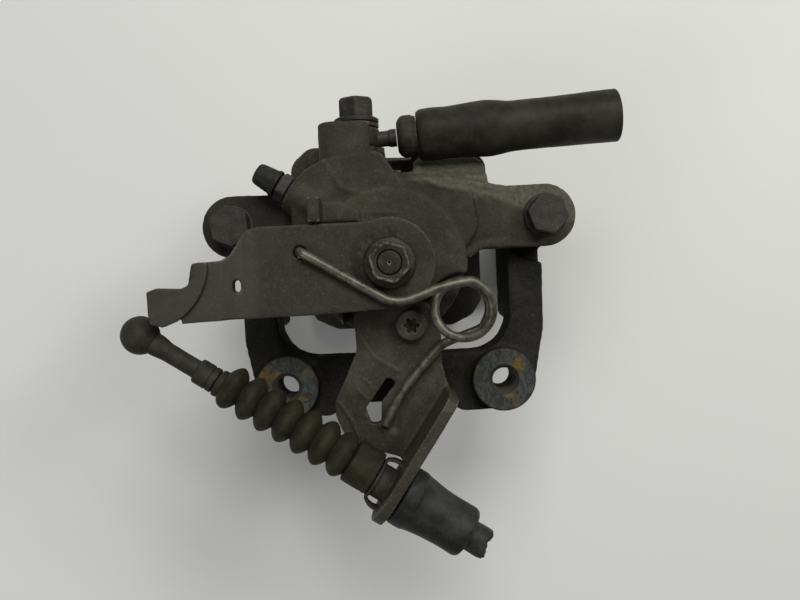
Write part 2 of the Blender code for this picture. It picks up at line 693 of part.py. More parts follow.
def cable_sleeve():
    outer = [(10.4, 105.1), (10.8, 105.8), (10.8, 110.8), (10.0, 113.4), (9.0, 117.5), (8.6, 122.0),
             (8.5, 131.0), (7.6, 132.2)]
    profile = [(5.5, 105.1)] + outer + [(5.5, 132.2)]
    return solid("cable_sleeve", on_cable(turned(profile, 18, ring=True)), "rubber")


def cable_sheath():
    profile = [(1.8, 105.4), (5.2, 105.4), (5.2, 140.6), (1.8, 140.2)]
    return solid("cable_sheath", on_cable(turned(profile, 14, ring=True)), "rubber")


def build_all():
    clear_scene()
    caliper_housing()
    carrier_bracket()
    for label, side in (("left", -1), ("right", 1)):
        guide_pin("guide_pin_" + label, side)
        guide_boot("guide_boot_" + label, side)
        guide_bolt("guide_bolt_" + label, side)
    piston()
    ring_piece("piston_seal", 19.02, 21.2, 66.3, 69.2, "rubber", 28)
    piston_dust_boot()
    lever_shaft()
    ring_piece("thrust_washer", SHAFT_R + 0.4, 11.0, 100.3, 101.7, "bronze")
    ring_piece("shaft_bush", SHAFT_R + SHAFT_CLEARANCE, 9.0, 102.6, 110.6, "bronze", SHAFT_STEPS)
    ring_piece("shaft_seal", SHAFT_R + SHAFT_CLEARANCE, 10.0, 111.2, 114.6, "rubber", SHAFT_STEPS)
    for index in range(3):
        ramp_ball("ramp_ball_" + str(index + 1), index)
    adjuster_spindle()
    adjuster_nut()
    adjuster_spring()
    spring_cup()
    circlip()
    parking_lever()
    lever_nut()
    return_spring()
    cable_bracket()
    bracket_screw()
    banjo_bolt()
    banjo_washer("banjo_washer_inner", INLET_FACE + GAP)
    banjo_washer("banjo_washer_outer", 51.3)
    hose_fitting()
    hose_ferrule()
    brake_hose()
    hose_sleeve()
    bleed_screw()
    bleed_cap()
    cable_end()
    cable_collar()
    cable_inner_wire()
    cable_boot()
    cable_clip()
    cable_sleeve()
    cable_sheath()
    for obj in bpy.context.scene.objects:
        obj.data.shade_smooth()
        obj.data.set_sharp_from_angle(angle=math.radians(35))


build_all()
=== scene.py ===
import json
import random
from math import ceil, cos, dist, pi, radians, sin

import bmesh
import bpy
import numpy as np
from mathutils import Matrix, Vector, noise


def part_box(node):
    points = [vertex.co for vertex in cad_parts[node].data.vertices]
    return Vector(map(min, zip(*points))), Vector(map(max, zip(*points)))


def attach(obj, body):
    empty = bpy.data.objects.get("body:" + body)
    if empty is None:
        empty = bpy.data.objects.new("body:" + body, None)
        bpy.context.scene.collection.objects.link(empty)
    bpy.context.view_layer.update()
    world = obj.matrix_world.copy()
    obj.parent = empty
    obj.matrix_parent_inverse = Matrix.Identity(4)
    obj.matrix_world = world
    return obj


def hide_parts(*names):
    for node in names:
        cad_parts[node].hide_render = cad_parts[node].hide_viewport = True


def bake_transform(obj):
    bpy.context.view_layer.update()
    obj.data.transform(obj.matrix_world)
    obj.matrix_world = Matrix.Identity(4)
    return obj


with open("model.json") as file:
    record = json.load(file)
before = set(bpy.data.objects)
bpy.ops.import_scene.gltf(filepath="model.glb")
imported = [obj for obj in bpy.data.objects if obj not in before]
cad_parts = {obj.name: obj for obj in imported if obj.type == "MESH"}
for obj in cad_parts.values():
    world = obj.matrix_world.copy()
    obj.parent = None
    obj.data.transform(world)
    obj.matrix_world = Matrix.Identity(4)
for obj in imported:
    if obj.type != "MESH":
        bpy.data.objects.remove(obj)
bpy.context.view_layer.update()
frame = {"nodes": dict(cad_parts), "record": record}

mm = 0.001
nutLow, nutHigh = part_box("lever_nut")
axisX = (nutLow.x + nutHigh.x) / 2      # the piston axis, which every length below is measured from
axisY = (nutLow.y + nutHigh.y) / 2
print("frame loaded, piston axis at", round(axisX, 5), round(axisY, 5))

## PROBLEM
The lines to be given again exactly are those from the one containing "cable_bracket()" up to and including the one containing "for node in".

## WRITTEN SOLUTION
    cable_bracket()
    bracket_screw()
    banjo_bolt()
    banjo_washer("banjo_washer_inner", INLET_FACE + GAP)
    banjo_washer("banjo_washer_outer", 51.3)
    hose_fitting()
    hose_ferrule()
    brake_hose()
    hose_sleeve()
    bleed_screw()
    bleed_cap()
    cable_end()
    cable_collar()
    cable_inner_wire()
    cable_boot()
    cable_clip()
    cable_sleeve()
    cable_sheath()
    for obj in bpy.context.scene.objects:
        obj.data.shade_smooth()
        obj.data.set_sharp_from_angle(angle=math.radians(35))


build_all()
=== scene.py ===
import json
import random
from math import ceil, cos, dist, pi, radians, sin

import bmesh
import bpy
import numpy as np
from mathutils import Matrix, Vector, noise


def part_box(node):
    points = [vertex.co for vertex in cad_parts[node].data.vertices]
    return Vector(map(min, zip(*points))), Vector(map(max, zip(*points)))


def attach(obj, body):
    empty = bpy.data.objects.get("body:" + body)
    if empty is None:
        empty = bpy.data.objects.new("body:" + body, None)
        bpy.context.scene.collection.objects.link(empty)
    bpy.context.view_layer.update()
    world = obj.matrix_world.copy()
    obj.parent = empty
    obj.matrix_parent_inverse = Matrix.Identity(4)
    obj.matrix_world = world
    return obj


def hide_parts(*names):
    for node in names:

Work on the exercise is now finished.